The Gayety Show World building was originally Lubins Theater, one of several movie and vaudeville houses built in that part of East Baltimore Street after the Great Baltimore Fire of 1904, Pousson discovered.

Lubins was one of a vast network of theaters built or acquired by Philadelphia-based motion picture pioneer Siegmund Lubin, born Siegmund Lubszynski in Breslau, Germany in 1851.

After emigrating to the U.S. with a leather case full of eyeglasses that he peddled on the streets, Lubin opened an optical shop in Philadelphia in 1885 and soon developed a fascination with Thomas Edison’s moving picture machine, eventually making and selling his own camera-projector device. Gradually, Lubin moved into making and distributing movies and building movie theaters as well.

It wasn’t just new technology Lubin was developing but that concept of “vertical integration” of the movie business. The movies he made ran the gamut: comedies, boxing films, serious films condemning anti-Semitism, films that were basically remakes of other successful pictures, like The Great Train Robbery and Uncle Tom’s Cabin.

Although he started out as an admirer, he eventually became a competitor with Edison, who sued him repeatedly for patent infringement. At the height of his career he lived in mogul splendor and had a kind of movie-making colony in Philadelphia, of all places. Ironically, it was a 1914 fire at his main studio that hastened his end.

Double theaters: an idea born In Baltimore

The opening of Lubin’s double theater in Baltimore in 1907 marked the beginning of a new concept for him, according to Joseph P. Eckhart’s fascinating book The King of the Movies: Film Pioneer Siegmund Lubin. He writes:

The Lower Hall offered movies with special Baltimore subjects and illustrated singing by “high-class vocalists. In the theater upstairs, where the best seats cost ten cents, he offered vaudeville as well as movies.
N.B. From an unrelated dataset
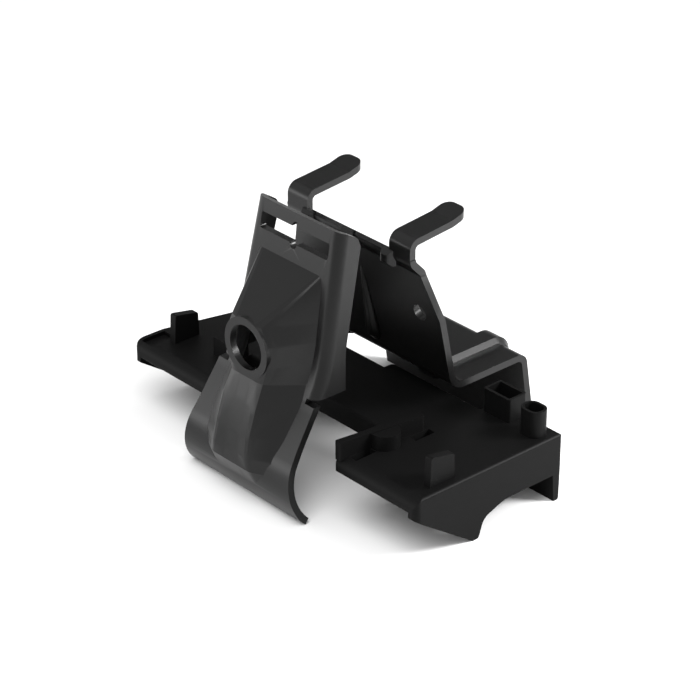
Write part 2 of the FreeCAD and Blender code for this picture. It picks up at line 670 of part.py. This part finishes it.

Lubin spent a great deal of money renovating the house, adding an elegant façade studded with incandescent bulbs. The following year he opened another theater next door at 408-410, thus creating the first triple-cinema complex. This theater, also featuring vaudeville and movies was even more elaborate with a cream and gold décor heavy with plaster figures and brilliant with hundreds of light bulbs.

Mount Vernon splendor for newspaper owner

As for the Mount Vernon building, known as Park Plaza, it was built in the early 1850’s, according to Baltimore Heritage. (The Sun’s Ed Gunts, writing last night,  said said the building “was constructed for residential use in 1842.”)

Arunah Sheperdson Abell bought the building in 1883 and remained there until his death, according to Pousson.

According to a biography of Abell that describes the building:

“The house is a four-story marble and brick building, which include about 25 rooms, and a magnificent winding staircase in the center of the dwelling, which towers to the roof, and in itself gives an idea of the elaborateness of the dwelling.”

Baltimore firefighters were still hosing down the Park Plaza building, once the home of Sun founder A.S. Abell, the morning after the fire. (Photo by Fern Shen.)

Baltimore firefighters were still hosing down the Park Plaza building, once the home of Sun founder A.S. Abell, the morning after the fire. (Photo by Fern Shen.)

Along with the ground floor restaurants, the building’s current tenants include Baltimore Education Scholarship Trust, the architectural firm of Murphy and Dittenhafer, Zenith Healthcare and Maryland Capital Management.